A laptop displaying a 14-column article layout grid, a tablet displaying an eight-column article layout grid, and a smartphone displaying a four-column article-layout grid A laptop displaying a 14-column article layout grid, a tablet displaying an eight-column article layout grid, and a smartphone displaying a four-column article-layout grid
Our layout’s grid structure is responsive and varies by screen size.

The main article text occupies the eight-column span in the middle of the 14-column grid, which keeps lines from getting too long for comfortable reading. On smaller screens, the text fills six columns of the eight-column version of the grid, four columns of the six-column version and all four columns of the smallest version.

All other layout elements, such as photos and illustrations, use combinations of several attributes to specify how they behave on the grid. Let’s take a look at them.

Size and Position

With the 14-column version of the grid as a basis, a layout element can be one of 15 sizes. Size 1 is one column wide, Size 2 spans two columns and so on, all the way up to Size 14. The 15th and largest size expands into the margins to take up the full width of the browser. On smaller screens, each size automatically scales down in rough proportion to the size of the grid; for example, Size 5 spans five columns of the 14-column grid, four columns of the eight-column grid and three columns of the six- and four-column grids.

Three sets of laptop, tablet and smartphone, each displaying different sizes of an image on an article layout grid Three sets of laptop, tablet and smartphone, each displaying different sizes of an image on an article layout grid
From top to bottom: Size 3, Size 5 and Size 8.

Layout elements are anchored to the inside of the main article text area by default. They can be positioned to align to its center or its left or right edges. If they have a positional basis of left or right, they can be pushed into the text area or pulled into the outer columns, up to three columns in either direction. As with the sizing, the spacing automatically scales down in rough proportion to the size of the grid on smaller screens.

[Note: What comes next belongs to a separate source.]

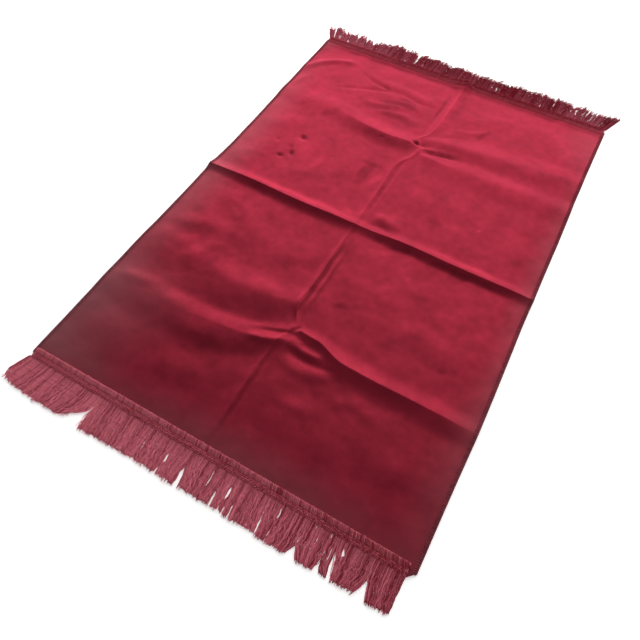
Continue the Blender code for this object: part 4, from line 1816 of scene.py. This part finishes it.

A laptop, tablet and smartphone, each displaying an indented image on an article layout grid A laptop, tablet and smartphone, each displaying an indented image on an article layout grid
An image indented one column from the left. Since the indent scales proportionally on smaller screens, it disappears on the smallest screen.

Text Wrap

Layout elements have the option to completely interrupt the article text or have the text wrap around them. In situations where there isn’t enough space for the text to wrap comfortably, the layout automatically ignores the text-wrap preference.

Two sets of a laptop and smartphone. The first shows an image with article text above and below it. The second shows the same image with article text wrapping around it.
Layout elements can interrupt the article text or have it wrap around them. The mobile screen ignores the text-wrap preference in this case, because our article layout framework knows there isn’t enough space for the text to wrap comfortably.

Responsiveness

The automatic proportionate scaling of elements across different screen sizes can be very handy, but it can also be a liability. An image that looks great at a small size on a large screen might become tiny and illegible when scaled down on a small screen. To solve this, we included the option to force an element to take up the full width of the text area on smaller screens, regardless of its size on larger screens.

A laptop and two smartphones. The laptop displays a small image in an article layout. The first smartphone displays that same image scaled down very small. A red X appears above it. The second smartphone displays the image larger with a different crop. A green checkmark appears above it. A laptop and two smartphones. The laptop displays a small image in an article layout. The first smartphone displays that same image scaled down very small. A red X appears above it. The second smartphone displays the image larger with a different crop. A green checkmark appears above it.
This small image works well on large screens but gets too small when it scales down, so we have the option to force it to be full width and/or give it an alternate crop on smaller screens.

Also included is the option to use two different versions of an image for small screens and large screens. This might be used for two different crops of the same photograph (a wide crop for large and a close crop for small) or for two different orientations of a bar chart (horizontal/large and vertical/small).

Diptychs, Triptychs and More

A set of any number of elements can be placed side by side on the grid, which is useful for making something like a row of portraits. The same responsive options mentioned above can change the row of elements into a stack on smaller screens to keep them from becoming prohibitively small.

A laptop and a smartphone. The laptop displays two images side by side in an article layout. The smartphone displays the same images stacked in an article layout.
A diptych on large screens optionally becomes a stack on smaller screens.

To Code or Not to Code

We’ve built all of these layout options into our content management system so they don’t require our producers to have any coding skills to use them. But for code-savvy power users who want to extend the system, it’s built with Column Setter, the open-source tool we developed for grid-based editorial design. We recently updated it with a variety of new features.

Layout option controls in our content management system. Coding skills are not required.

The many possible ways of combining our layout framework’s streamlined set of variables — size, position, responsiveness and text wrap — make it a simple but powerful system. Offering a total of 616 unique ways to present a layout element, its visual vocabulary is expansive! Used in conjunction with photography, illustration, video, data visualization and our systems for typography and color, the framework gives our editorial teams tremendous flexibility to be visually expressive in whatever way best suits the story they’re telling.